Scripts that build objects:
* * *
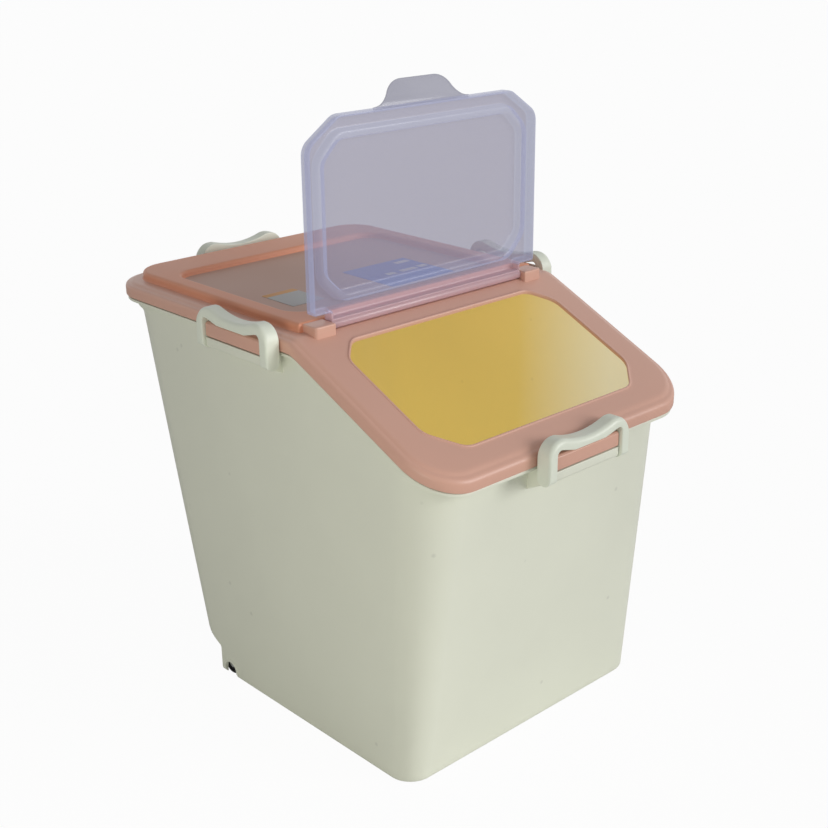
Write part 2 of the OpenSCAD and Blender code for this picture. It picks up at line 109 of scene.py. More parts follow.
def ring(x1, y0, y1, r0, r1):
    """A rounded rectangle as points, anticlockwise from the front end of its right side. r0
    rounds the front corners and r1 the rear ones. Every ring has as many points as any other,
    and its sides carry the same close samples at the crease and at the rear step, so rings loft
    to clean quads."""
    ys = np.concatenate([np.linspace(y0 + r0, KNOTS[0], 8)[:-1], KNOTS,
                         np.linspace(KNOTS[-1], STEP_BACK - 0.5, 8)[1:], [STEP_BACK],
                         np.linspace(STEP_BACK, y1 - r1, 7)[1:]])
    a = np.linspace(0, math.pi / 2, 15)[1:-1]
    end = np.linspace(1, -1, 13)
    right = np.stack([np.full(len(ys), x1), ys], 1)
    rear_right = np.stack([x1 - r1 + r1 * np.cos(a), y1 - r1 + r1 * np.sin(a)], 1)
    rear = np.stack([(x1 - r1) * end, np.full(len(end), y1)], 1)
    front_right = np.stack([x1 - r0 + r0 * np.cos(a), y0 + r0 - r0 * np.sin(a)], 1)
    front = np.stack([-(x1 - r0) * end, np.full(len(end), y0)], 1)
    flip = np.array([-1.0, 1.0])
    return np.concatenate([right, rear_right, rear, (rear_right * flip)[::-1],
                           (right * flip)[::-1], front_right * flip, front, front_right[::-1]])


def side_normals(loop):
    """The outward normals of the two sides that meet at each point of a closed loop: the side
    that comes in, then the side that goes out."""
    d = np.roll(loop, -1, 0) - loop
    d /= np.linalg.norm(d, axis=1)[:, None]
    after = np.column_stack([d[:, 1], -d[:, 0]])
    return np.roll(after, 1, 0), after


def mitres(loop):
    """For each point of a closed loop, the way out that moves both its sides by one: the sum of
    their normals over one plus the normals' product."""
    before, after = side_normals(loop)
    return (before + after) / (1 + (before * after).sum(1))[:, None]


def outline(corners, radii, grow=0.0, n=6):
    """A closed outline with straight sides moved out by grow. Each corner is an arc of its own
    radius, larger by grow where it is convex and smaller where it is hollow."""
    c = np.asarray(corners, float)
    before, after = side_normals(c)
    s = np.where(before[:, 0] * after[:, 1] - before[:, 1] * after[:, 0] > 0, 1.0, -1.0)
    r = np.maximum(np.asarray(radii) + s * grow, 0.02)
    mid = c + (grow - s * r)[:, None] * mitres(c)
    start = np.arctan2(s * before[:, 1], s * before[:, 0])
    turn = np.arctan2(s * after[:, 1], s * after[:, 0]) - start
    turn = (turn + math.pi) % (2 * math.pi) - math.pi
    a = start[:, None] + turn[:, None] * np.linspace(0, 1, n + 1)
    arcs = mid[:, None] + r[:, None, None] * np.stack([np.cos(a), np.sin(a)], 2)
    return arcs.reshape(-1, 2)


def box_corners(x0, y0, x1, y1):
    """The corners of a rectangle, anticlockwise."""
    return [(x0, y0), (x1, y0), (x1, y1), (x0, y1)]


def cut_corners(x, y0, y1, a, b):
    """The corners of a rectangle whose own corners are cut off, a along x and b along y."""
    return [(-x + a, y0), (x - a, y0), (x, y0 + b), (x, y1 - b), (x - a, y1), (-x + a, y1),
            (-x, y1 - b), (-x, y0 + b)]


def inside(loop, p):
    """Whether each point lies in a loop: the number of sides crossed on the way out is odd."""
    a, b = loop, np.roll(loop, -1, 0)
    x, y = p[:, :1], p[:, 1:]
    cross = (a[:, 1] > y) != (b[:, 1] > y)
    dy = np.where(b[:, 1] == a[:, 1], 1e-9, b[:, 1] - a[:, 1])
    at = a[:, 0] + (y - a[:, 1]) * (b[:, 0] - a[:, 0]) / dy
    return ((x < at) & cross).sum(1) % 2 == 1


def crease_lines(loop):
    """Straight lines across a loop at the close samples about the crease."""
    half = loop[:, 0].max()
    return [[(-half, y), (half, y)] for y in KNOTS]


def level(p, z):
    """Flat points laid at one height."""
    return np.column_stack([p, np.full(len(p), float(z))])


def on_rim(p, up):
    """Flat points laid above the rim line."""
    return np.column_stack([p, rim(p[:, 1]) + up])


def on_cap(p, up=0.0):
    """Flat points laid above the cap."""
    return on_rim(p, CAP + up)


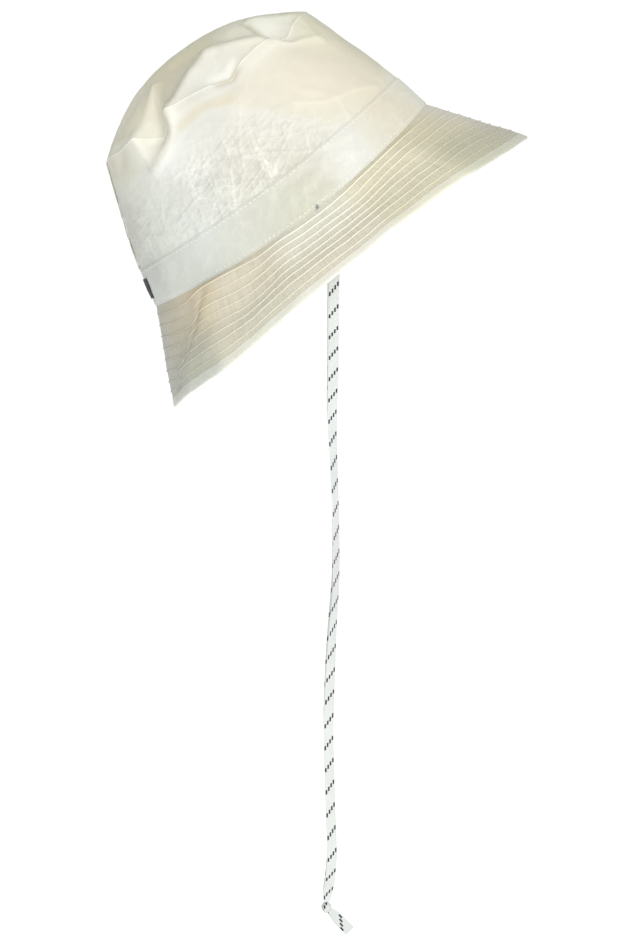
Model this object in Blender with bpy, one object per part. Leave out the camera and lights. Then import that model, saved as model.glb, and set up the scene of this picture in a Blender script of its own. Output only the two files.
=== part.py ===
"""Soft bucket hat with a chin tape, tilted back as it is worn. Metres, +Z up, front towards +X.

The origin is the centre of the head opening, in the plane of the crown seam. The hat is modelled
upright, and the empty worn_hat leans it back as one. The chin tape hangs from inside the crown seam
on the empty tape_pivot, which sits on the line that the tape swings about.
"""

import math

import bmesh
import bpy
from mathutils import Euler, Vector

# Cloth and fits
CLOTH = 0.0008
GAP = 0.0003
COLUMNS = 40
WELD = 1e-6
PROBE = 1e-4

# How the hat is worn
WORN_TILT = math.radians(36.7)

# Crown seam: the oval that fits the head
HEAD_FRONT = 0.1015
HEAD_BACK = 0.1035
HEAD_HALF_WIDTH = 0.0825
EAR_DIP = 0.0105

# Tip seam: the oval at the top of the crown wall
TIP_FRONT = 0.0760
TIP_BACK = 0.0745
TIP_HALF_WIDTH = 0.0610
CROWN_HEIGHT = 0.0885
WALL_BULGE = 0.0025
TIP_RISE = 0.0275
TIP_ROUNDNESS = 2.25
TIP_CORD_RADIUS = 0.0011

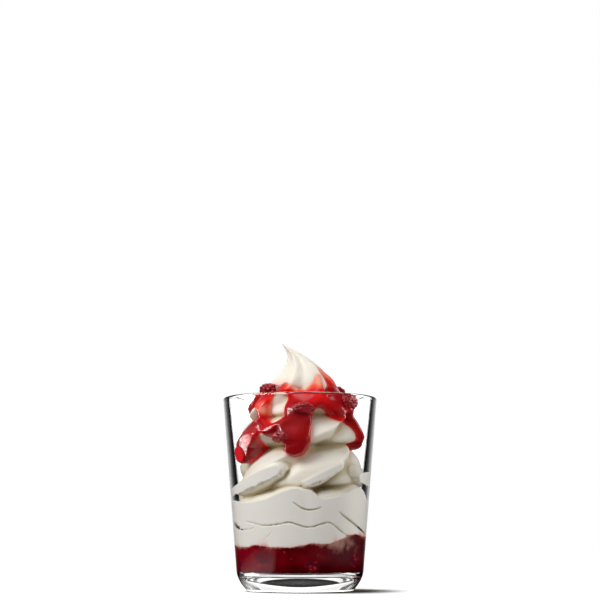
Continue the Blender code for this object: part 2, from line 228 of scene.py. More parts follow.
# %% Surroundings
SKY_ABOVE = 0.36
SKY_BELOW = 0.03
SKY_FADE = (-0.6, 0.9)
SKY_TO_THE_LEFT = 0.5
SKY_MIRRORED = 0.004
SKY_THROUGH_GLASS = 2.6
PANEL_BRIGHTNESS = 1.0
PANEL_WIDTH = math.radians(17.5)


def mirrored_light(tree, right, back):
    """Brightness of the surroundings in a mirror: e to the minus (bearing from +Y over width) squared."""
    away = sums(tree, "DIVIDE", sums(tree, "ARCTAN2", right, back), PANEL_WIDTH)
    fade = sums(tree, "EXPONENT", sums(tree, "MULTIPLY", sums(tree, "MULTIPLY", away, away), -1.0))
    return sums(tree, "MAXIMUM", sums(tree, "MULTIPLY", fade, PANEL_BRIGHTNESS), SKY_MIRRORED)


def light_surroundings():
    """The sky's colour, chosen by how the ray that asks has travelled."""
    world = bpy.data.worlds.new("studio")
    bpy.context.scene.world = world
    world.use_nodes = True
    tree = world.node_tree
    tree.nodes.clear()
    direction = add_node(tree, "ShaderNodeTexCoord").outputs["Generated"]
    axes = add_node(tree, "ShaderNodeSeparateXYZ", {0: direction}).outputs
    straight = rescale(tree, has_been(tree, "Transmission"), 0.0, 1.0, 1.0, SKY_THROUGH_GLASS)
    upper_left = sums(tree, "SUBTRACT", axes["Z"], sums(tree, "MULTIPLY", axes["X"], SKY_TO_THE_LEFT))
    above = rescale(tree, upper_left, *SKY_FADE, SKY_BELOW, SKY_ABOVE)
    in_mirror = mirrored_light(tree, axes["X"], axes["Y"])
    seen = blend_colours(tree, has_been(tree, "Glossy"), straight, in_mirror)
    colour = blend_colours(tree, has_been(tree, "Diffuse"), seen, above)
    sky = add_node(tree, "ShaderNodeBackground", {"Color": colour, "Strength": 1.0})
    add_node(tree, "ShaderNodeOutputWorld", {"Surface": sky.outputs[0]})


light_surroundings()
bpy.context.scene.view_settings.view_transform = "Standard"
bpy.context.scene.view_settings.look = "None"
print("surroundings: white behind, dark beside, one grey panel in mirrors")

# %% [markdown]
# The lamps are soft boxes. The main one is high on the left in front, and a wide, weak one fills the
# shade from the right. One low on the right behind whitens the far edges of the ice cream, and one above
# lights its shoulders. Two of them don't show in mirrors, because they would dull the sauce's red.

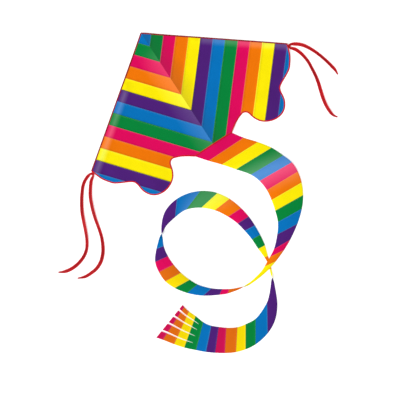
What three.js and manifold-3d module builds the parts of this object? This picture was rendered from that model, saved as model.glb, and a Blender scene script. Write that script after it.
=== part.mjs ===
// Single-line delta kite, laid out flat: rainbow sail in two wings hinged along a central spine,
// leading-edge spars in fabric sleeves, a clip-in spreader, a folding keel with a tow eyelet,
// two streamers on each wing tip and a long fringed ribbon tail that loops and crosses itself.
// Millimetres, +Z up, floor at z = 0, +Y towards the nose, +X towards the right wing.
import * as THREE from "three";
import { mergeVertices } from "three/addons/utils/BufferGeometryUtils.js";
import Module from "manifold-3d";

const wasm = await Module();
wasm.setup();

// ---------------------------------------------------------------- driving dimensions
const ORIGIN = [88, 772]; // where the nose sits, so that the origin is under the middle of the layout
const LE_LENGTH = 700; // leading edge, nose to wing tip
const HALF_ANGLE = THREE.MathUtils.degToRad(52.8); // leading edge to centreline
const SEAM_Y = -634.8; // trailing edge at the centre, where the tail joins
const SEAM_HALF = 104; // half width of the tail joint
const CLOTH = 0.8; // thickness of the sail solids
const FOLD_GAP = 0.5; // half gap between the wings at the spine

const ROD_R = 2; // spine and leading-edge rods
const SPREADER_R = 1.9;
const SPREADER_Y = -230;
const SPREADER_Z = 2.7;
const SPREADER_END = 271; // half length over the end caps
const SPINE_Z = 7.8;
const SPINE_FRONT = -16;
const SPINE_REAR = -616;
const SPAR_Z = 5.2;
const SPAR_INSET = 16; // spar axis, measured square to the leading edge
const SPAR_FROM = 278; // distances from the nose along the leading edge
const SPAR_TO = 676;
const SLEEVE_R = 3;
const BORE_GAP = 0.22; // radial running gap between rods and what they sit in

const Z_FLOOR_EDGE = 0.4; // underside of the sail where its trailing edge rests
const Z_BASE = 4.5; // how far the taut sail stands above that
const Z_RIDGE = 6.4; // further rise of the ridge over the spine
const Z_HUMP = 4.6; // further rise over the leading-edge spars
const RIDGE_WIDTH = 95;
const BINDING = 2.6;
const BINDING_INSET = 3.0; // edge of the sail solid behind the leading edge
const TRAIL_INSET = 4.6; // and ahead of the trailing edge

const KEEL_FRONT = -268;
const KEEL_REAR = -602;
const KEEL_DEPTH = 165;
const KEEL_TIP_Y = -312;
const KEEL_Z = 4.2;
const KEEL_TILT = THREE.MathUtils.degToRad(1.0);
const KEEL_EYELET = [143, -320];

const TAIL_THICK = 2.4;
const TAIL_LIFT = 3.4; // how far the tail rises where it crosses itself
const STREAMER_W = 12;
const STREAMER_T = 1.6;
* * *
▸ **Problem description**: Reproduce verbatim the range of lines that opens the records and closes with the line containing "(right * flip)[::-1], front_right". Omit everything after it.

▸ **Solution to this exercise**:
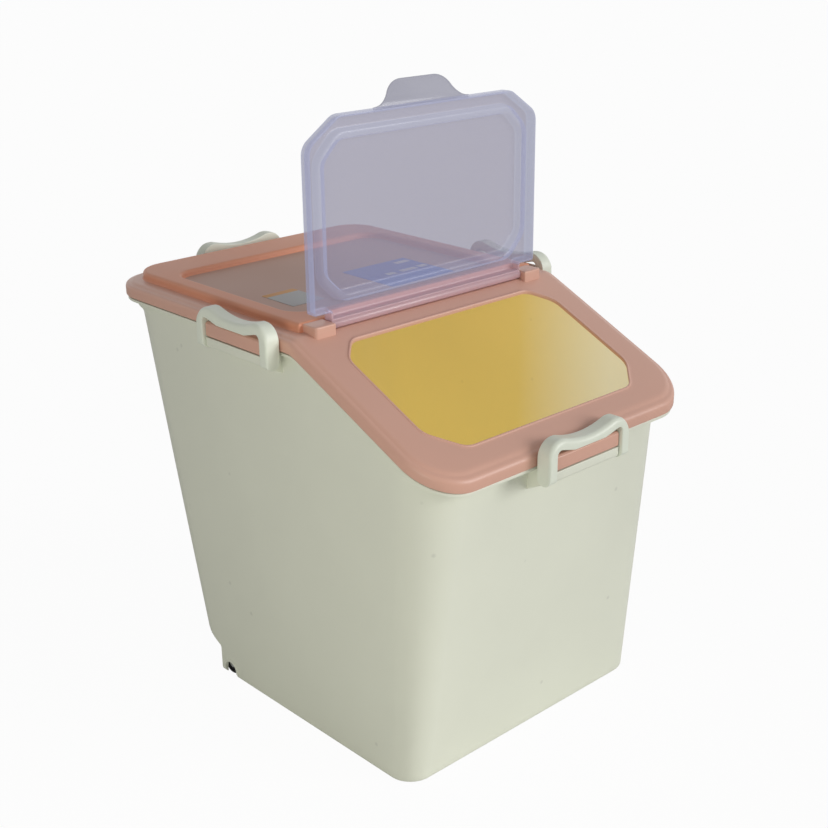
Write part 2 of the OpenSCAD and Blender code for this picture. It picks up at line 109 of scene.py. More parts follow.
def ring(x1, y0, y1, r0, r1):
    """A rounded rectangle as points, anticlockwise from the front end of its right side. r0
    rounds the front corners and r1 the rear ones. Every ring has as many points as any other,
    and its sides carry the same close samples at the crease and at the rear step, so rings loft
    to clean quads."""
    ys = np.concatenate([np.linspace(y0 + r0, KNOTS[0], 8)[:-1], KNOTS,
                         np.linspace(KNOTS[-1], STEP_BACK - 0.5, 8)[1:], [STEP_BACK],
                         np.linspace(STEP_BACK, y1 - r1, 7)[1:]])
    a = np.linspace(0, math.pi / 2, 15)[1:-1]
    end = np.linspace(1, -1, 13)
    right = np.stack([np.full(len(ys), x1), ys], 1)
    rear_right = np.stack([x1 - r1 + r1 * np.cos(a), y1 - r1 + r1 * np.sin(a)], 1)
    rear = np.stack([(x1 - r1) * end, np.full(len(end), y1)], 1)
    front_right = np.stack([x1 - r0 + r0 * np.cos(a), y0 + r0 - r0 * np.sin(a)], 1)
    front = np.stack([-(x1 - r0) * end, np.full(len(end), y0)], 1)
    flip = np.array([-1.0, 1.0])
    return np.concatenate([right, rear_right, rear, (rear_right * flip)[::-1],
                           (right * flip)[::-1], front_right * flip, front, front_right[::-1]])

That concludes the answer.